Timeline Cache: Each user has a cache (likely Redis or Memcache) dedicated to their timeline, storing the most recent tweets from the accounts they follow.

Scalability: The message queue acts as a bottleneck prevention mechanism, allowing the system to handle bursts of tweet creation without instantly overwhelming the timeline update process. The use of caching drastically improves read performance and is optimized for most users by the fan-out-on-write approach.

Trade-offs: Fan-out-on-write prioritizes read speed at the cost of increased write operations. This trade-off is acceptable for most users.
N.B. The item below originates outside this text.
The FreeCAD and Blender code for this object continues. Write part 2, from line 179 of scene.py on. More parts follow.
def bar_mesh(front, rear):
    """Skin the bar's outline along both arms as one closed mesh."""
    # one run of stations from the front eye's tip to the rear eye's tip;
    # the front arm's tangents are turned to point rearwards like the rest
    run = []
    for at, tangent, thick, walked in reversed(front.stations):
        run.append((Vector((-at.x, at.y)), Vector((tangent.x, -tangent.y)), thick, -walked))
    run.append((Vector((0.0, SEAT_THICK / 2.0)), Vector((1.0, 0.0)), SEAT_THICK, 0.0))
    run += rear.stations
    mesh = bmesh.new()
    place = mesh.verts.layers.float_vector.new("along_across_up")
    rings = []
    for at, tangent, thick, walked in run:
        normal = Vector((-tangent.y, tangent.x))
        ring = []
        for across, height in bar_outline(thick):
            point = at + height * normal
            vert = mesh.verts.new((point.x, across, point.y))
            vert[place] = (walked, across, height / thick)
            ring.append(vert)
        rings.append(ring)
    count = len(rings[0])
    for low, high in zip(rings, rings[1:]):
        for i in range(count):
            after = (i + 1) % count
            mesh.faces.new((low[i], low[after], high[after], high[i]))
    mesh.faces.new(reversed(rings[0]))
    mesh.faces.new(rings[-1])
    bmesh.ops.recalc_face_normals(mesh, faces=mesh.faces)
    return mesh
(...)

However, the design accounts for scenarios where the write load becomes unmanageable, offering alternative strategies for high-profile accounts.
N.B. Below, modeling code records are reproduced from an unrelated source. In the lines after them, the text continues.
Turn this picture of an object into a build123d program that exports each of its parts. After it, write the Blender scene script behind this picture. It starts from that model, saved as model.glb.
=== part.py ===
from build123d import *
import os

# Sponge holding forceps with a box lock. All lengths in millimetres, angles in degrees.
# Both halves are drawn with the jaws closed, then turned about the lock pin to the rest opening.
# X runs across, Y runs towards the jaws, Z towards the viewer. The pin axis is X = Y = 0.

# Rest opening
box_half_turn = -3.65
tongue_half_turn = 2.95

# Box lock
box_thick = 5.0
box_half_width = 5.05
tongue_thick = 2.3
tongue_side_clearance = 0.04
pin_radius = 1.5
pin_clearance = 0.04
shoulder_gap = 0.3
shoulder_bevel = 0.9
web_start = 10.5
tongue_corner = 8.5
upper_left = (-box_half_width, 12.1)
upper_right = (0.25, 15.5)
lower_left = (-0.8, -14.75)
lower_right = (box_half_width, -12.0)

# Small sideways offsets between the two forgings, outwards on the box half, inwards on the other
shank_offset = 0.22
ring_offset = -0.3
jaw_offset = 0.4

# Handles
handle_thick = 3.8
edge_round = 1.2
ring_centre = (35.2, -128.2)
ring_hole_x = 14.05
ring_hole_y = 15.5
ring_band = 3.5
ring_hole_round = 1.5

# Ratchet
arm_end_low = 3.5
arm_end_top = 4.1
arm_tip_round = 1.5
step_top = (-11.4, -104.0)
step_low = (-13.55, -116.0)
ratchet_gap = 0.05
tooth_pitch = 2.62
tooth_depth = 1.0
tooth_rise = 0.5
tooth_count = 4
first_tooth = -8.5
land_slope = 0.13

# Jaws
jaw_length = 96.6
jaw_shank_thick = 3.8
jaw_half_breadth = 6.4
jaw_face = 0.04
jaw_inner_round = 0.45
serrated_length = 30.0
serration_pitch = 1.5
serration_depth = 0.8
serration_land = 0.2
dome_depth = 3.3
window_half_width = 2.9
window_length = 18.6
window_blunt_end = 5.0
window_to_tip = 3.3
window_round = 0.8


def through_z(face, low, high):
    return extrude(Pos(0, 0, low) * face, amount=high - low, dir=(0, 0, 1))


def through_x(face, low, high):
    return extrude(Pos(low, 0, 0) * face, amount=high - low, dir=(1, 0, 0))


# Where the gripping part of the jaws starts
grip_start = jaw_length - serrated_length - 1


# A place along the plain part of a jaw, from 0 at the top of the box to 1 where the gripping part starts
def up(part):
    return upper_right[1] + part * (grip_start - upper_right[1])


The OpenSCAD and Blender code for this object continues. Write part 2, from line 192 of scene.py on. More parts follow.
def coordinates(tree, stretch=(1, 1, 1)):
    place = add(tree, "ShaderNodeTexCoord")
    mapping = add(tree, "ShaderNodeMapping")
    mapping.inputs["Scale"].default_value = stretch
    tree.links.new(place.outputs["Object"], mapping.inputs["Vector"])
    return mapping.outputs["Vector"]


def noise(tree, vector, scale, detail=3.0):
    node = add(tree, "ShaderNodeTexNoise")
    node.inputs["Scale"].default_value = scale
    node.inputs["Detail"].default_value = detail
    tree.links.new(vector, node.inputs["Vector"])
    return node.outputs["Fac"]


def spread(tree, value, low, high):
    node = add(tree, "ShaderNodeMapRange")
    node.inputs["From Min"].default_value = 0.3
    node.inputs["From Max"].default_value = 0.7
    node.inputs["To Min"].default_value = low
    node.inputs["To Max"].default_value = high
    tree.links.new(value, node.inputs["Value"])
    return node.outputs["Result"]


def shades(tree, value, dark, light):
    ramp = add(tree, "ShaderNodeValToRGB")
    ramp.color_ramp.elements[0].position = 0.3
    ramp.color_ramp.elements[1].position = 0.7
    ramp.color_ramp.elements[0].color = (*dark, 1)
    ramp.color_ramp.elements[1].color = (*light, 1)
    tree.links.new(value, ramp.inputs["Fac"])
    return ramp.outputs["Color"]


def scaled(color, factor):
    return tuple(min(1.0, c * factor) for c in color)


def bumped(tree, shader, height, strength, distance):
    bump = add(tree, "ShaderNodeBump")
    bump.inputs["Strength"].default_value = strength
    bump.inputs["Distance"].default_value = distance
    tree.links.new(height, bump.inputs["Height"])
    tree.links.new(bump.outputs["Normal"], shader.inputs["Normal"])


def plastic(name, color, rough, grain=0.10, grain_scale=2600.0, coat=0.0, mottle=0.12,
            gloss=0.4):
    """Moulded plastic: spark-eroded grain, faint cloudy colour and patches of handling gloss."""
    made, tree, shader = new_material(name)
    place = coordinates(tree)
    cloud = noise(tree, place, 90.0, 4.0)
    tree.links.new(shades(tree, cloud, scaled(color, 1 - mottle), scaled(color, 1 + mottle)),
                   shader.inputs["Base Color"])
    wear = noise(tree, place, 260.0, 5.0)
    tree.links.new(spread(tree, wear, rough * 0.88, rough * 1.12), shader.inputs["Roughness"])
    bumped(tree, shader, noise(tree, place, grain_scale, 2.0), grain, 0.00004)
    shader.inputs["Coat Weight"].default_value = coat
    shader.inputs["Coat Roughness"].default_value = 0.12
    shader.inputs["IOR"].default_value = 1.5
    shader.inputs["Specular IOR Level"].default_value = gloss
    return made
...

The following outlines potential data models and APIs for the simplified Twitter design. Remember this is a simplified model; a real-world Twitter system would be far more complex.

I. Data Models:

A. User (SQL Database):

CREATE TABLE Users (
    user_id INT PRIMARY KEY AUTO_INCREMENT,
    username VARCHAR(255) UNIQUE NOT NULL,
    email VARCHAR(255) UNIQUE NOT NULL,
    bio TEXT,
    created_at TIMESTAMP DEFAULT CURRENT_TIMESTAMP
    -- other profile fields...
);

B. Tweet (NoSQL - MongoDB):

{
  "tweet_id": ObjectId("..."),
  "user_id": 123,
  "text": "This is my tweet!",
  "created_at": ISODate("2024-10-27T10:00:00Z"),
  "likes": 10,
  "retweets": 5,
  "replies": [], // array of reply IDs
  "media": [ // array of media URLs from S3
    "s3://my-bucket/image1.jpg"
  ],
  "hashtags": ["#example", "#tweet"],
  "mentions": [456, 789] // array of mentioned user IDs
  // other metadata...
}

C. Reply (NoSQL - MongoDB):

{
  "reply_id": ObjectId("..."),
  "tweet_id": ObjectId("..."), // ID of the tweet being replied to
  "user_id": 456,
  "text": "Replying to the tweet!",
  "created_at": ISODate("2024-10-27T10:05:00Z"),
  // other metadata...
}

D. Follower (Graph Database - Neo4j):

Nodes: User (with user_id) Relationships: FOLLOWS (directed) connecting users.

II. APIs:

These examples use a RESTful API style. Error handling and authentication details are omitted for brevity.

A. Tweet APIs:

POST /tweets: Create a new tweet. Request body would include user_id, text, media (URLs), hashtags, mentions.
GET /tweets/{tweet_id}: Get a specific tweet including replies (fetching from reply DB).
PUT /tweets/{tweet_id}: Update an existing tweet (by user_id).
DELETE /tweets/{tweet_id}: Delete a tweet (by user_id).
POST /tweets/{tweet_id}/like: Like a tweet.
POST /tweets/{tweet_id}/retweet: Retweet a tweet.

B. Reply APIs:

POST /tweets/{tweet_id}/replies: Create a new reply. Request body would include user_id and text.
GET /tweets/{tweet_id}/replies: Get replies for a specific tweet.

C. User APIs:

POST /users: Create a new user account.
GET /users/{user_id}: Get a user's profile.
PUT /users/{user_id}: Update a user's profile.
GET /users/{user_id}/followers: Get a user's followers.
GET /users/{user_id}/following: Get the accounts a user follows.
POST /users/{user_id}/follow/{followed_user_id}: Follow another user.
DELETE /users/{user_id}/follow/{followed_user_id}: Unfollow a user.

D. Search APIs:

GET /search?q={query}: Search for tweets matching a query string.

E. Timeline APIs:

GET /users/{user_id}/timeline: Get a user's timeline.

Note: These are simplified examples. Real-world implementations would include features like pagination, sorting, filtering, detailed error responses, robust authentication, and rate limiting mechanisms in each API endpoint. The data models might also incorporate additional fields based on the specific features implemented.